Un satellite Galileo. Image GSA (l'Agence du GNSS européen, qui sera chargée d'exploiter Galileo)

Mais les systèmes concurrents se modernisent eux aussi en remplaçant progressivement leurs satellites. La Russie a commencé à renouveler son stock en lançant les premiers satellites de nouvelle génération, Glonass-K. Les Américains entretiennent leur réseau avec des satellites de transition en attendant la grande vague du «GPS III» à partir de 2017. Quant à Beidou, il fonctionne uniquement en Chine pour le moment mais agrandit sa flotte de satellites, promettant une couverture mondiale en 2020. Il s'agira pour Galileo de conserver son avantage en intégrant lui aussi des améliorations régulières.

30% du PIB européen

De nombreux acteurs semblent en tout cas sur les starting-blocks. Depuis mai, Galileo est reconnu comme système de navigation maritime par l’Organisation maritime internationale (OMI). Son signal dédié aux opérations de recherche et sauvetage pourra donc être utilisé sur les bateaux, et même répondre aux balises de détresse des naufragés.
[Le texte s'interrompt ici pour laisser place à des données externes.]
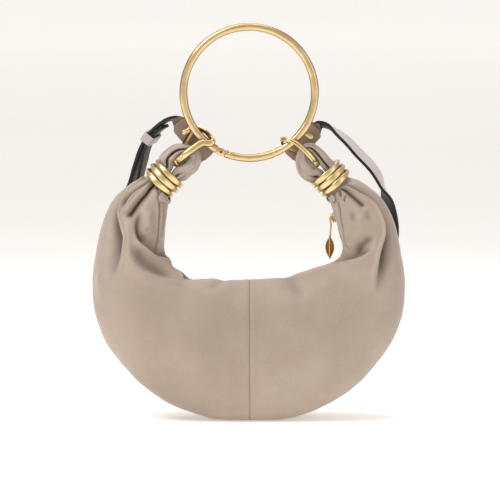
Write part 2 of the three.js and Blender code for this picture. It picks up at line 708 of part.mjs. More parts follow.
function strapStations(side, table) {
  const rows = tabStations(side);
  const places = table.map(([x, y, z]) => new THREE.Vector3(x * HALF_WIDTH, y * HALF_DEPTH, z * NECK_HEIGHT));
  table.forEach((entry, k) => {
    const before = k > 0 ? places[k - 1] : new THREE.Vector3(...rows[3].slice(0, 3));
    const after = places[Math.min(k + 1, places.length - 1)];
    const run = after.clone().sub(before).setY(0).normalize();
    const turn = radians(entry[3]);
    const flat = new THREE.Vector3().crossVectors(Y_AXIS, run).multiplyScalar(Math.sin(turn));
    const width = flat.addScaledVector(Y_AXIS, side * Math.cos(turn));
    const last = new THREE.Vector3(...rows[rows.length - 1].slice(3));
    rows.push(station(places[k], width.dot(last) < 0 ? width.negate() : width));
  });
  return rows;
}

function strapFrame(rows, share) {
  const step = 0.2 / rows.length;
  const place = (at) => new THREE.Vector3(...spline(rows, at).slice(0, 3));
  const centre = place(share);
  const run = place(Math.min(share + step, 1)).sub(place(Math.max(share - step, 0))).normalize();
  const width = new THREE.Vector3(...spline(rows, share).slice(3));
  width.addScaledVector(run, -width.dot(run)).normalize();
  return { centre, run, width, normal: new THREE.Vector3().crossVectors(run, width) };
}

function strap(rows, stepsEach) {
  const steps = (rows.length - 1) * stepsEach;
  const rings = [];
  for (let i = 0; i <= steps; i += 1) {
    const { centre, width, normal } = strapFrame(rows, i / steps);
    const half = (STRAP_WIDTH / 2) * (i === 0 ? 0.5 : 1);
    const corner = (w, t) =>
      centre.clone().addScaledVector(width, w * half).addScaledVector(normal, (t * STRAP_THICKNESS) / 2);
    rings.push([corner(-1, -1), corner(1, -1), corner(1, 1), corner(-1, 1)]);
  }
  return ringsToGeometry(rings);
}

function layerUnder(rows, offset) {
  // Stations of a second layer, inside the first one's bend, from its far end back to its free tip.
  const last = rows.length - 1;
  const layer = [];
  for (let k = last; k >= TAIL_STATION; k -= 0.5) {
    const { centre, width, normal } = strapFrame(rows, k / last);
    const loose = 1 + LAYER_SPREAD * Math.max(0, 5 - k);
    layer.push(station(centre.addScaledVector(normal, offset * loose), width));
  }
  return layer;
}

const KEEPER_STATION = 6;
const BUCKLE_STATION = 11.3;
const TAIL_STATION = 4.5;
const SHORT_ROWS = strapStations(-1, SHORT_STRAP);
// The second layer lies on the side of the short strap that faces the middle of the bag.
const INWARD = Math.sign(strapFrame(SHORT_ROWS, KEEPER_STATION / (SHORT_ROWS.length - 1)).normal.x);
const LAYER_OFFSET = INWARD * (STRAP_THICKNESS + LAYER_GAP);
const LONG_ROWS = joinRows(strapStations(1, LONG_STRAP), layerUnder(SHORT_ROWS, LAYER_OFFSET));

function joinRows(first, second) {
  const joined = [...first];
  for (const row of second) {
    const last = joined[joined.length - 1];
    const same = row[3] * last[3] + row[4] * last[4] + row[5] * last[5] >= 0;
    joined.push(same ? row : [...row.slice(0, 3), -row[3], -row[4], -row[5]]);
  }
  return joined;
}

function bandAround(place, length) {
  // A flat band round both layers of the strap, at a station of the short one.
  const { centre, run, width, normal } = strapFrame(SHORT_ROWS, place / (SHORT_ROWS.length - 1));
  const deep = Math.abs(LAYER_OFFSET) + STRAP_THICKNESS + 5 * GAP;
  const wide = STRAP_WIDTH + 5 * GAP;
  const middle = centre.clone().addScaledVector(normal, LAYER_OFFSET / 2);
  const basis = new THREE.Matrix4().makeBasis(run, width, normal).setPosition(middle);
  const outer = new THREE.BoxGeometry(length, wide + 2 * KEEPER_WALL, deep + 2 * KEEPER_WALL);
  const inner = new THREE.BoxGeometry(length * 2, wide, deep);
  return geometryOf(solidFrom(outer.applyMatrix4(basis)).subtract(solidFrom(inner.applyMatrix4(basis))));
}

// A lug behind the ring's bar carries the stud that holds each strap end.
function strapLug(angle) {
  const seat = ringPoint(angle, (RING_RADIUS + STUD_RADIUS) / 2, RING_ROD / 2 - LUG_THICKNESS / 2 - GAP);
  const long = STUD_RADIUS - RING_RADIUS + STUD_HEAD;
  const plate = boxAt([STUD_HEAD * 0.75, LUG_THICKNESS, long], seat, -radians(angle));
  const top = seat.y + LUG_THICKNESS / 2 - GAP;
  const back = TAB_PLANE + STRAP_THICKNESS / 2 + 2 * GAP;
  const foot = ringPoint(angle, STUD_RADIUS);
  const post = barAlongY(STUD_DIAMETER, back - top + GAP, foot.clone().setY((top + back + GAP) / 2), 12);
  const head = barAlongY(STUD_HEAD, STUD_HEAD_HEIGHT, foot.clone().setY(back + STUD_HEAD_HEIGHT / 2), 12);
  return plate.add(post).add(head);
}

function strapWithHole(rows, angle) {
  const place = ringPoint(angle, STUD_RADIUS, TAB_PLANE);
  const hole = barAlongY(STUD_DIAMETER + 2 * GAP, STRAP_THICKNESS * 3, place, 12);
  return geometryOf(solidFrom(strap(rows, STRAP_STEPS)).subtract(hole));
}

function add(group, name, geometry, surface) {
  const mesh = new THREE.Mesh(geometry, surface);
  mesh.name = name;
  group.add(mesh);
}

const bag = new THREE.Group();
add(bag, "body_left", bodyHalf(-1), leather);
add(bag, "body_right", bodyHalf(1), leather);
add(bag, "zip_tape", zipTape(), zipCloth);
add(bag, "zip_teeth", zipTeeth(), zipMetal);
add(bag, "zip_end_left", surfaceTab(LEFT_ZIP_END), darkLeather);
add(bag, "zip_end_right", surfaceTab(RIGHT_ZIP_END), darkLeather);
add(bag, "zip_slider", zipSlider(), gold);
add(bag, "zip_pull_loop", pullLoop(), gold);
add(bag, "zip_pull_charm", pullCharm(), gold);
add(bag, "neck_coil_left", coil(LEFT_NECK), gold);
add(bag, "neck_coil_right", coil(RIGHT_NECK), gold);
add(bag, "end_loop_left", eye(LEFT_NECK, LEFT_EYE), leather);
add(bag, "end_loop_right", eye(RIGHT_NECK, RIGHT_EYE), leather);
add(bag, "link_left", link(LEFT_NECK, LEFT_LINK_SEAT, LEFT_LINK), gold);
add(bag, "link_right", link(RIGHT_NECK, RIGHT_LINK_SEAT, RIGHT_LINK), gold);
add(bag, "ring_handle", ringHandle(), gold);
add(bag, "ring_gate", ringGate(), gold);
add(bag, "strap_short", strapWithHole(SHORT_ROWS, LEFT_STUD_ANGLE), paleLeather);
add(bag, "strap_long", strapWithHole(LONG_ROWS, RIGHT_STUD_ANGLE), paleLeather);
add(bag, "strap_keeper", bandAround(KEEPER_STATION, KEEPER_LENGTH), darkLeather);
add(bag, "strap_buckle", bandAround(BUCKLE_STATION, BUCKLE_LENGTH), gold);

export default bag;
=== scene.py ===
"""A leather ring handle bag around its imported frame, in millimetres: +Z is up and the front is -Y."""

import math

import bpy
import numpy as np
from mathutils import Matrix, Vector


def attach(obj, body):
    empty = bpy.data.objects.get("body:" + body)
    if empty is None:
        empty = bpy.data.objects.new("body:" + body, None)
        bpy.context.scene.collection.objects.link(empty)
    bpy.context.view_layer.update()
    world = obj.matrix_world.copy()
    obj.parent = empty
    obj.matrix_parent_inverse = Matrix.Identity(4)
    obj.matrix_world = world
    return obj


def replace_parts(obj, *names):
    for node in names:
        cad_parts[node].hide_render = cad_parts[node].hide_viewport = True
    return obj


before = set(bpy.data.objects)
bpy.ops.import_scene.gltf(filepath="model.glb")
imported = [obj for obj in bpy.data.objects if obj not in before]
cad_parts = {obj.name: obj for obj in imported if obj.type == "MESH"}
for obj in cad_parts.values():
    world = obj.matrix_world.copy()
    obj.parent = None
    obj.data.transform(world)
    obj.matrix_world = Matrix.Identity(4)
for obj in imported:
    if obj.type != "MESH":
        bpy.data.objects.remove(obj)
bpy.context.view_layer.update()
MM = 0.001

# Real sizes of the bag
BODY_WIDTH = 288.0
BODY_DEPTH = 104.0
SEAM_X = 2.0
NECK_HEIGHT = 220.0
NECK_SPREAD = 152.0
NECK_DIAMETER = 27.4
LEANS = {-1: math.radians(48), 1: math.radians(50)}
COIL_LENGTH = 18.6

# Camera and lights
VIEW_WIDTH = 460.0
CAMERA_DISTANCE = 6000.0
CAMERA_RISE = math.radians(5)
CAMERA_TARGET = (2.3, 0, 154.3)
SENSOR = 36.0

WORLD_STRENGTH = 0.5
BACKDROP_GLOW = 0.36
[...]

La localisation précise intéresse particulièrement les transports, comme les voitures autonomes qui vont bientôt conquérir le monde, ou les taxis, les cars, les trains : «avec Galileo, un train pourra voir sur quelle voie il est» parmi plusieurs voies parallèles, promet Le Gall, selon qui la commission européenne estime que 30% du PIB européen dépendra des services GPS d’ici 2030. Enfin, quand on dit services GPS… On devrait parler de «services de géolocalisation». «Ça va prendre du temps», admet Jean-Yves Le Gall, mais à terme «l’objectif est qu’on ne dise plus “Galileo est le GPS européen” mais “GPS est le Galileo américain”.» Une ambition à la mesure de l’investissement – 10,5 milliards d’euros échelonnés entre 2008 et 2020.